Alternative Religion/ Library

THERE is a divine and hidden science whose origin can only be discovered by the wavering lights of tradition, whose doctrines and purposes are enveloped in sacred mysteries.

It is now degenerated into a society of gluttons and wine-bibbers, who yawn while their Masters expound to them those emblems which have excited the wonder of the greatest philosophers of the past, and who deem that the richest gem of freemasonry, is the banquet which closes the labor of the Lodge.

And yet this order can boast of some learned and intellectual men, who endeavor to find the key to the hidden language of symbols, and who appreciate at its true value the high honors which the initiated are permitted to enjoy.

In spite of the abuses with which it has been degraded, in spite of the sneers with which the ignorant revile it, this institution still possesses much that is holy and sublime.

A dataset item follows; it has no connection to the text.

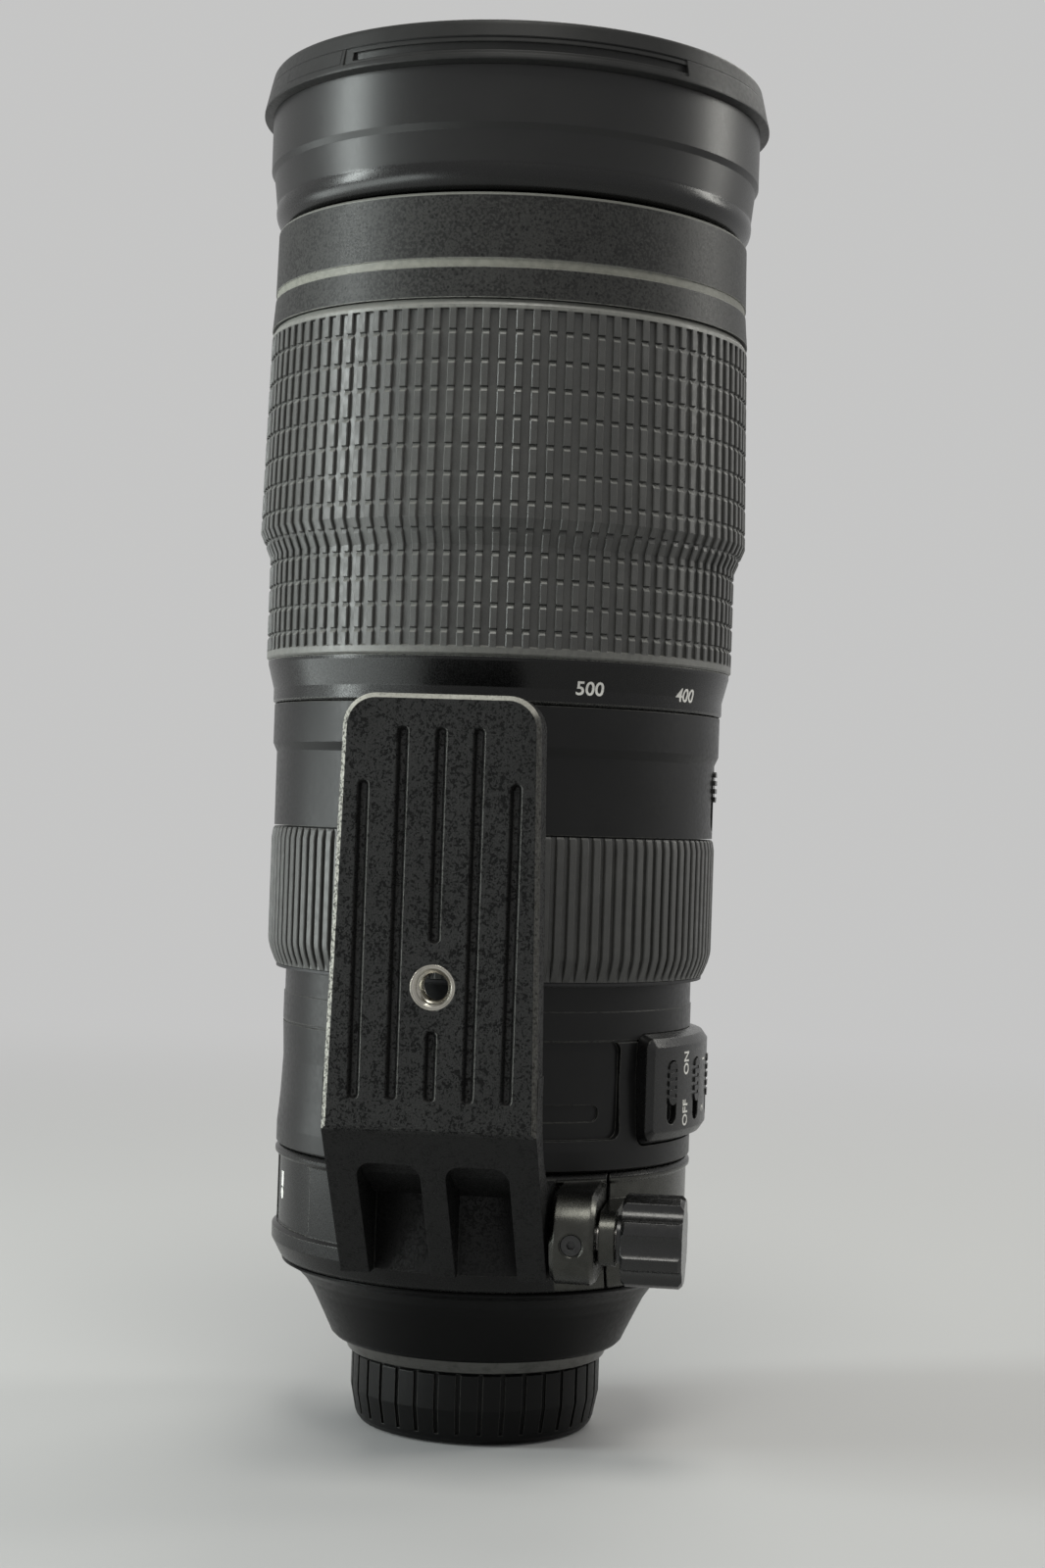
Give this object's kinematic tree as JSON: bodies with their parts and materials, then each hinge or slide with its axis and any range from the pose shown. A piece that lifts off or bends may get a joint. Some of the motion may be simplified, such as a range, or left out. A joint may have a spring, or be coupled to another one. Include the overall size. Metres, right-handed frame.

No feelings can be compared with those which a young man feels when, attired in strange array, blind-folded, the dagger pointed to his naked left breast, he is led through the mystic labyrinth, whose intricate ways are emblematical of the toilsome wanderings of his soul.

The strains of solemn music-the mysterious words-the low knock at the portal--the sudden blaze of light--and the strange sight which await his eyes feeble and fluttering from their long imprisonment.

What awe he feels, as kneeling on his right knee, his left hand placed upon the Book of the Law, encircled by the Masters in their robes of office, and the two white wands held over his head in the form of a cross, he takes the oath of secrecy and faith, "to hail, conceal and never reveal the hidden mysteries of the fellowship" to which he is now admitted.

And what pride flushes in his heart when the secret signs and key-words are imparted to him, and when the white apron, a badge more glorious than the fabled Golden Fleece, or the Roman Eagle is tied round his waist.

Surrounded by all those signs and symbols by which the ancient nations were wont to express the power and presence of God, the Mason's Lodge resembles a scene of enchantment in the midst of this wilderness which we call the world. And those who are thus assembled together in mystic robes, seem spirits of another age, who have returned to hold their hidden meetings once more in the catacombs of the Egyptian pyramids, or in the cavern-temple sacred to Mithra, or in the subterranean labyrinths of the holy Druids.